The fire is crackling, the lights on the tree are twinkling, Bing Crosby is singing O’ Come All Ye Faithful and our kitchen has about 12,000 dirty pots and pans and plates and spatulas and knives and spoons strewn across it. A perfectly unperfect picture but that’s how we roll!
A few months back Paul found a fun grilled cheese cookbook in a cute little store on Santa Clause Lane, and while flipping through it we found this delectable treat. Rather than buying the cookbook, I took pictures of the recipes (yes, it’s wrong and I am that bad). Anyway, in a rush not to get caught I only took a picture of the first page of the recipe not noticing the “CONT’D” note at the bottom. Oops.

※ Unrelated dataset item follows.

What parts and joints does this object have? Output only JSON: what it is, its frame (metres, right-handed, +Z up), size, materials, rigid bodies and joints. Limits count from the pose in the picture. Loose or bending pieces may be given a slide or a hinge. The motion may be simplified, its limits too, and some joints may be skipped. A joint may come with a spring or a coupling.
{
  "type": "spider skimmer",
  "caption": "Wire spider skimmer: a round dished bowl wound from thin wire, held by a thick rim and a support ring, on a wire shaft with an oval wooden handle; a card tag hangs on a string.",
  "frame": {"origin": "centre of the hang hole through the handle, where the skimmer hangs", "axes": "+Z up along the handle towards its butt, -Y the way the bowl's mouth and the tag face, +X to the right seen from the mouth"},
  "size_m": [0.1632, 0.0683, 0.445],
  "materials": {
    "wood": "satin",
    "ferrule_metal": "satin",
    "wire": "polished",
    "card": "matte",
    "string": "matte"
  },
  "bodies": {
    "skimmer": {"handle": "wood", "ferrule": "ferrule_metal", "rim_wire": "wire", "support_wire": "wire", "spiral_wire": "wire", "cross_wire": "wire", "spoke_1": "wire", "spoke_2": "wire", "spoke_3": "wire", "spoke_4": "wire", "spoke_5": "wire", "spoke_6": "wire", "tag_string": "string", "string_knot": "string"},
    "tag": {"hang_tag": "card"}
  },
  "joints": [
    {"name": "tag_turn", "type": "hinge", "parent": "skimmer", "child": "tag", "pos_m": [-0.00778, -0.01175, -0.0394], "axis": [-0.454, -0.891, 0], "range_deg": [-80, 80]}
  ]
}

Gotta be honest, this was a fun experiment but not worth all the dishes. The flavors were amazing, especially with the brown sugar-bourbon sauce. But in truth, I think you could just make regular french toast and melt thinly sliced brie cheese on top while it’s cooking.
Regardless, go forth and bake. Have a very merry Christmas!

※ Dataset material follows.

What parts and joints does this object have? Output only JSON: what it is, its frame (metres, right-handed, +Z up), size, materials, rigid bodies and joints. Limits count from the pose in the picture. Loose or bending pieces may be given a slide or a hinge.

Sunday Brunch Grilled Cheese (partial recipe care of Grilled Cheese Kitchen)
INGREDIENTS: One 1 lb brioche or challah loaf (cut into 8 thick slices), 3/4 cup whole milk, 1 egg (lightly beaten), 4 Tbsp salted butter (2 Tbsp melted, 2 Tbsp at room temperature), 2 tsp vanilla extract, 2 tsp granulated sugar, 1/2 cup all-purpose flour, 1/4 tsp kosher salt, 4 oz brie or triple cream cheese (thinly sliced), 8 ripe strawberries (hulled and thinly sliced), confectioners’ sugar for dusting, Brown Sugar Bourbon Sauce (recipe to follow)
DIRECTIONS: Arrange the bread slices on a large baking sheet and let dry while preparing the other ingredients. In a medium bowl, whisk together the milk, egg, melted butter, and vanilla. Add the granulated sugar, flour, and salt and whisk to combine. Scrape the batter into a shallow pan, such as a pie dish or cake pan. Set aside. Heat a stove-top griddle pan or a large cast-iron skillet over medium-low heat, or heat an electric griddle to 350 degrees. When the griddle is hot, nestle two slices of the bread in the batter and let soak for 5 seconds, then carefully flip and soak on the second side for another 5 seconds. Transfer the soaked breads to a clean plate. Melt 1/2 Tbsp of the room-temperature butter on the hot griddle and add both pieces of the soaked bread. Cook until the first sides are nicely browned and completely dry to the touch, about 3 minutes. Using a wide spatula, carefully turn the breads.
Lost the rest of the recipe. Oops.
Brown Sugar-Bourbon Sauce (recipe care of Grilled Cheese Kitchen)
INGREDIENTS: 1 cup packed dark brown sugar, 1/2 cup salted butter (at room temperature), 1/2 cup heavy cream, 2 Tbsp bourbon, 2 tsp vanilla extract
DIRECTIONS: In a small saucepan over medium-low heat, melt the brown sugar and butter together, whisking constantly until smooth. Turn the heat to low and carefully add the cream, bourbon, and vanilla (the mixture may boil up at this point, so add the liquids slowly and keep whisking constantly). Bring the sauce to a simmer and cook for 5 minutes, whisking occasionally, or until slightly thickened. Remove from the heat and let the sauce cool for 5 to 10 minutes before using. Store in an airtight container in the refrigerator for up to 1 month. Reheat in microwave when your ready to serve.